Records for the exercise:
◆ ◆ ◆ ◆

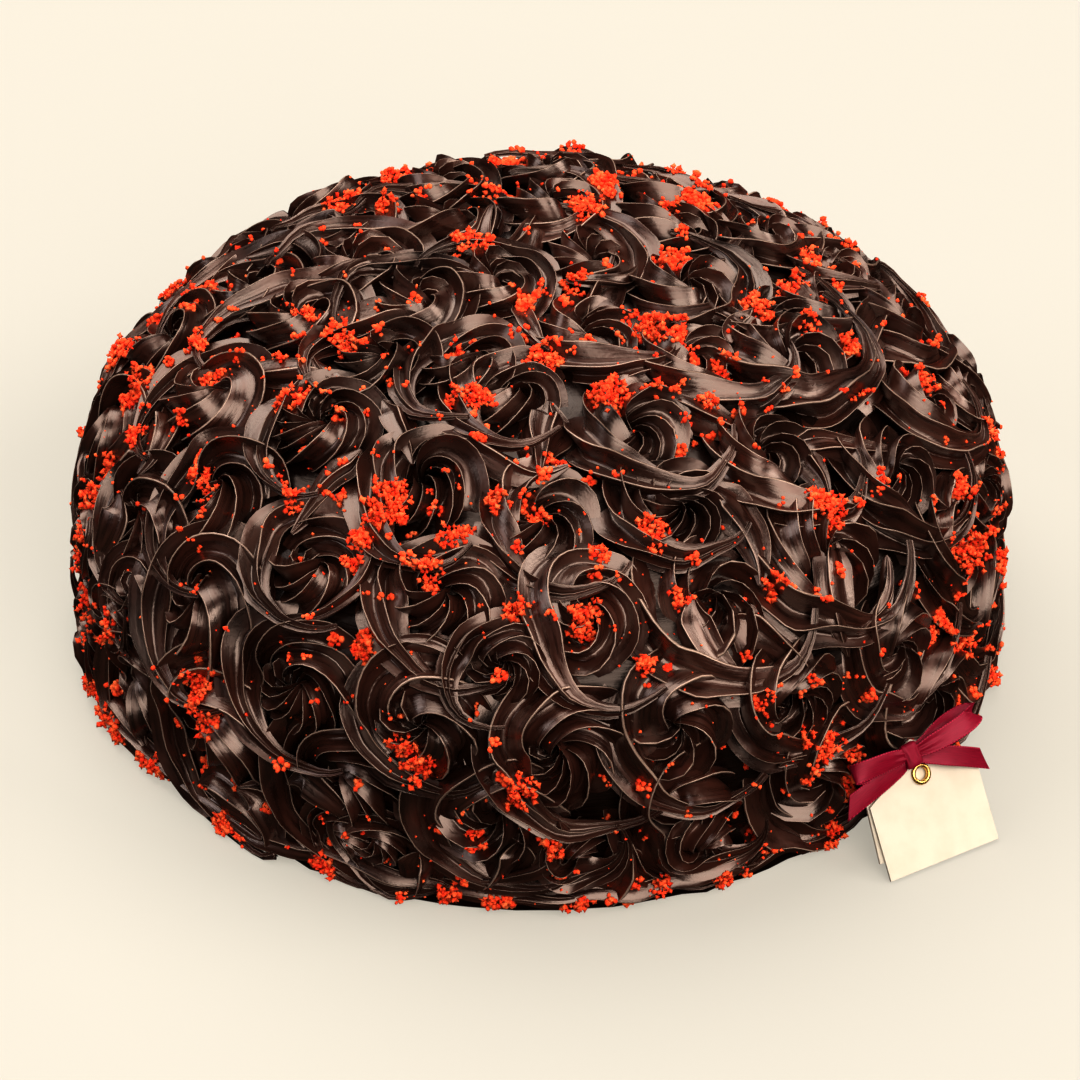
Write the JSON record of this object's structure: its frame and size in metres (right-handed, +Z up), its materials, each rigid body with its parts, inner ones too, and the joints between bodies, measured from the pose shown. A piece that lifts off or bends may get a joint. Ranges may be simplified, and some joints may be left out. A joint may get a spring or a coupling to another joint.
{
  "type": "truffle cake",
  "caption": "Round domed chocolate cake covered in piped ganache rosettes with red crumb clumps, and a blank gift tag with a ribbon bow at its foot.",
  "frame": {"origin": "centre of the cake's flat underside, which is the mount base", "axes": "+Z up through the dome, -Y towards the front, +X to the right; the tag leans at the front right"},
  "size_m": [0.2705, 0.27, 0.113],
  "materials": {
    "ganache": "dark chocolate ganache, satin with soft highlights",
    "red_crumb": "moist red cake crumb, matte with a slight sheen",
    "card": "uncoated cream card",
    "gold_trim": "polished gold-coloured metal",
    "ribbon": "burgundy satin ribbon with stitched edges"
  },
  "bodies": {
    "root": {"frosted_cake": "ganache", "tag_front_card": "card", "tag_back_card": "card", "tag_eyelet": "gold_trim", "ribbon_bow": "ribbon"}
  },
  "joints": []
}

◆ ◆ ◆ ◆

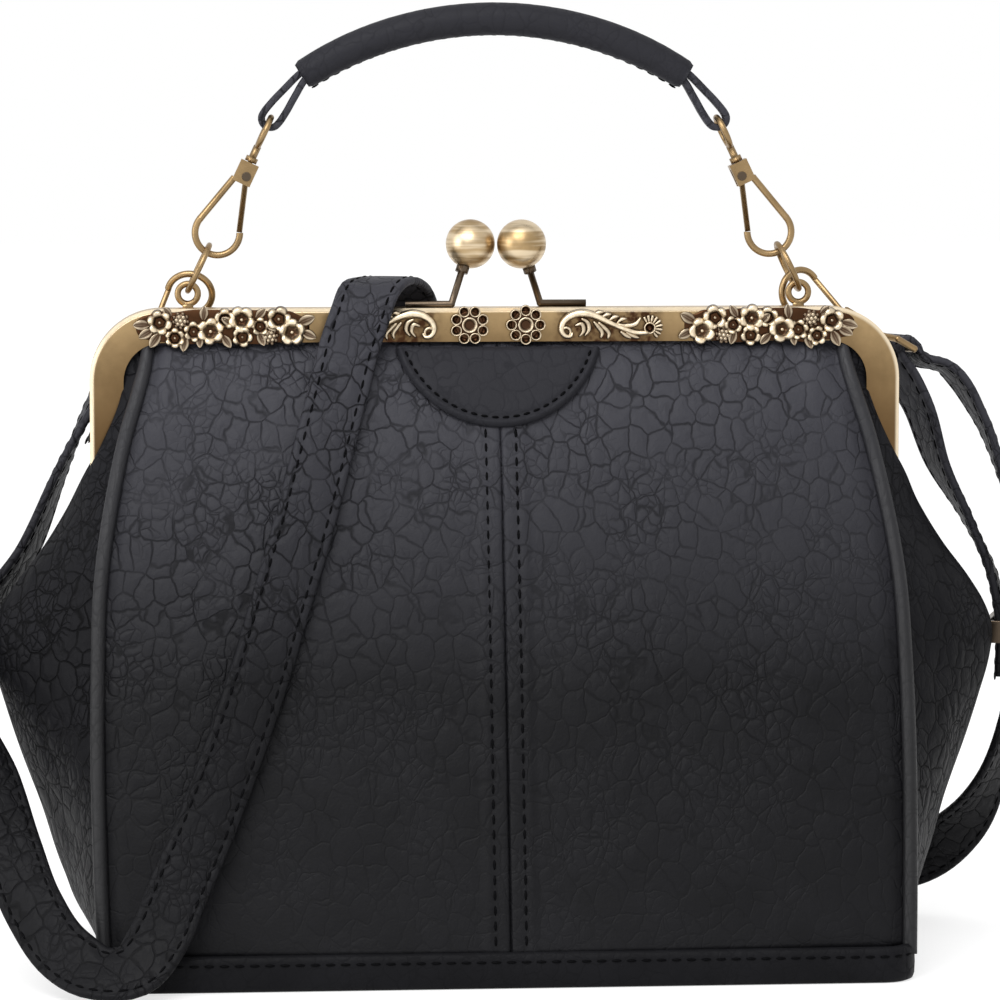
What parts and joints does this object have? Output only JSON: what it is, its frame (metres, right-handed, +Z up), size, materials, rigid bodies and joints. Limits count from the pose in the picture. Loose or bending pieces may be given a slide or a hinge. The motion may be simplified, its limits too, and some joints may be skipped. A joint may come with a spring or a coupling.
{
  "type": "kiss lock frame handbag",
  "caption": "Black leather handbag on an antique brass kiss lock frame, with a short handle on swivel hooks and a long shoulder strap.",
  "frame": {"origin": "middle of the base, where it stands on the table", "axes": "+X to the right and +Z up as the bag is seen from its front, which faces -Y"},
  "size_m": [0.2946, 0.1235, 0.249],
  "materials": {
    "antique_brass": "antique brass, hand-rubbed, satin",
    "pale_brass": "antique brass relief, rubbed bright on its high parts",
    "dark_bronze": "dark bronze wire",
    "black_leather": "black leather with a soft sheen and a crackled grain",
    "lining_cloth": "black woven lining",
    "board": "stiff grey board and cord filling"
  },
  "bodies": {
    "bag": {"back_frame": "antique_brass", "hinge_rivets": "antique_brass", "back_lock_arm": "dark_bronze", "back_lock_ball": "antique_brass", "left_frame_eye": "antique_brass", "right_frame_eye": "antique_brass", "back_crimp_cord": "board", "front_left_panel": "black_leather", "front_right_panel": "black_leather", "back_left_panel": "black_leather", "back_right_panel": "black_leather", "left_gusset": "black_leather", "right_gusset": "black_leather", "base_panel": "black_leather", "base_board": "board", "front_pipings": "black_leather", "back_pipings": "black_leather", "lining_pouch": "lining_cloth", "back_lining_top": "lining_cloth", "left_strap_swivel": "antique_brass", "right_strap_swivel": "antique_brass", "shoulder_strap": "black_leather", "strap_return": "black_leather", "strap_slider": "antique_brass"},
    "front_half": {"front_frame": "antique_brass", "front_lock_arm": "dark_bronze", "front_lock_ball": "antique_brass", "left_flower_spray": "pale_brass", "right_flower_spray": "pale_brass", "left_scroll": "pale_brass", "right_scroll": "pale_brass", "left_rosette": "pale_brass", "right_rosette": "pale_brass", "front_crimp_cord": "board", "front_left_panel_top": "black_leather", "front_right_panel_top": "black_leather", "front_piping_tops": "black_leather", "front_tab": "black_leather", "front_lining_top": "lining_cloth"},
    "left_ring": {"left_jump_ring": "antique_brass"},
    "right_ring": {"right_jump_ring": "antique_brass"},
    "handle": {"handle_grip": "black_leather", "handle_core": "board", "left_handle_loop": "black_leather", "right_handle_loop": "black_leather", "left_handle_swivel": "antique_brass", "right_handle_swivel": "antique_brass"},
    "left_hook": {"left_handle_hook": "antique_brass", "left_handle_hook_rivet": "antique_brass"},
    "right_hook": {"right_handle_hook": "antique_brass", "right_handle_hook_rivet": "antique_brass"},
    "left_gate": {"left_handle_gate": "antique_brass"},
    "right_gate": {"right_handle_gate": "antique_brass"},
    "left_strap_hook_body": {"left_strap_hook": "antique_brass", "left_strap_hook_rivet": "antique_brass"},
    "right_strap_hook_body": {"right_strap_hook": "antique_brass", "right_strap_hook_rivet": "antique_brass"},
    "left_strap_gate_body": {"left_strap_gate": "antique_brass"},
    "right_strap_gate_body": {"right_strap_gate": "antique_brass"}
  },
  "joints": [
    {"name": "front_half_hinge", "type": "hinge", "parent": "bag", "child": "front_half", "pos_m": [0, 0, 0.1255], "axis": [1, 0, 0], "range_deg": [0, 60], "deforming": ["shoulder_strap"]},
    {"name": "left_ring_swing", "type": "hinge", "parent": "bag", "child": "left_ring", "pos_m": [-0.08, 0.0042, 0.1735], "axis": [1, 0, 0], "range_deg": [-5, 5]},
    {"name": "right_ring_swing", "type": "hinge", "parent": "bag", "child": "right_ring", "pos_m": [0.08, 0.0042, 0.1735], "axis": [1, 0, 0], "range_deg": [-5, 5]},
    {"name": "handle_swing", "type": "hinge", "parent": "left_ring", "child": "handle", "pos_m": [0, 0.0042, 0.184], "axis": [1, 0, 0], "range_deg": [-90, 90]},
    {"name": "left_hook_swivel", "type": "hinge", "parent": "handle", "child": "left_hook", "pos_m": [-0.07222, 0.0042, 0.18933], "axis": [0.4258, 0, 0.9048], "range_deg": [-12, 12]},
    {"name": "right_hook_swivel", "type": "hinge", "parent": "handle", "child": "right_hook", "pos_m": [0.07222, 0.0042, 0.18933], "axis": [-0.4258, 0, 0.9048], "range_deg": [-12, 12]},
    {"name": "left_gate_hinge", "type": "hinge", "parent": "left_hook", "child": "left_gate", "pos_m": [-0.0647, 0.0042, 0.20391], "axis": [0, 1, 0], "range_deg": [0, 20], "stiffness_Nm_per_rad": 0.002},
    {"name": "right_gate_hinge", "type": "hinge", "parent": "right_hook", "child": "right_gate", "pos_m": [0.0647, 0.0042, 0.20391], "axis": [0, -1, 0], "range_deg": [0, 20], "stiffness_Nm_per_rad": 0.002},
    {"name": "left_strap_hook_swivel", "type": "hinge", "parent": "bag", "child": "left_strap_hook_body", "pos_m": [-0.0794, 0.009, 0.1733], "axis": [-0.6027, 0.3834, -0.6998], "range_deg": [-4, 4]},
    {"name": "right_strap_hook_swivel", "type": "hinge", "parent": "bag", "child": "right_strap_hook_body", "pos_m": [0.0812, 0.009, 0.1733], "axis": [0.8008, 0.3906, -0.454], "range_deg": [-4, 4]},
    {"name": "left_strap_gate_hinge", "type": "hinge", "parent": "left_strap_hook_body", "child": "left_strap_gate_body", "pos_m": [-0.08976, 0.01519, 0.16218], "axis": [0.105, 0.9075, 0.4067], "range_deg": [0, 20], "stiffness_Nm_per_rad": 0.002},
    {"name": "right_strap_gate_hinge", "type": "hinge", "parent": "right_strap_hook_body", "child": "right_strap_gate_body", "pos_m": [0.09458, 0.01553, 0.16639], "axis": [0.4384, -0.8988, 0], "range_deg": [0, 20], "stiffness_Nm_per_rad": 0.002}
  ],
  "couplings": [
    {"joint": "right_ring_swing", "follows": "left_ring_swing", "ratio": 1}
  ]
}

◆ ◆ ◆ ◆

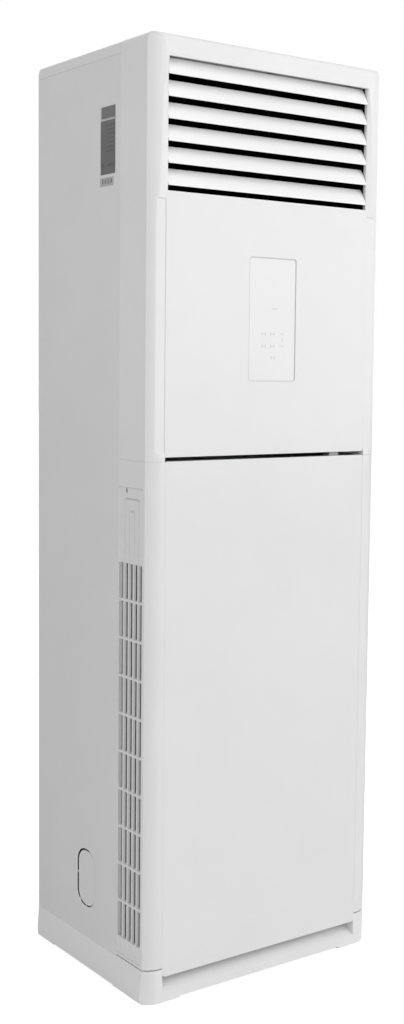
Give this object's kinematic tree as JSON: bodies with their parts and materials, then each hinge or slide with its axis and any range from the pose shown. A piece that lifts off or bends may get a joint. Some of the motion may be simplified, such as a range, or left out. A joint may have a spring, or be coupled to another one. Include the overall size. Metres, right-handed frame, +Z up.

◆ ◆ ◆ ◆

Point out every line holding the string "that" and copy it.

Response to the task:
Write the JSON record of this object's structure: its frame and size in metres (right-handed, +Z up), its materials, each rigid body with its parts, inner ones too, and the joints between bodies, measured from the pose shown. A piece that lifts off or bends may get a joint. Ranges may be simplified, and some joints may be left out. A joint may get a spring or a coupling to another joint.
Give this object's kinematic tree as JSON: bodies with their parts and materials, then each hinge or slide with its axis and any range from the pose shown. A piece that lifts off or bends may get a joint. Some of the motion may be simplified, such as a range, or left out. A joint may have a spring, or be coupled to another one. Include the overall size. Metres, right-handed frame, +Z up.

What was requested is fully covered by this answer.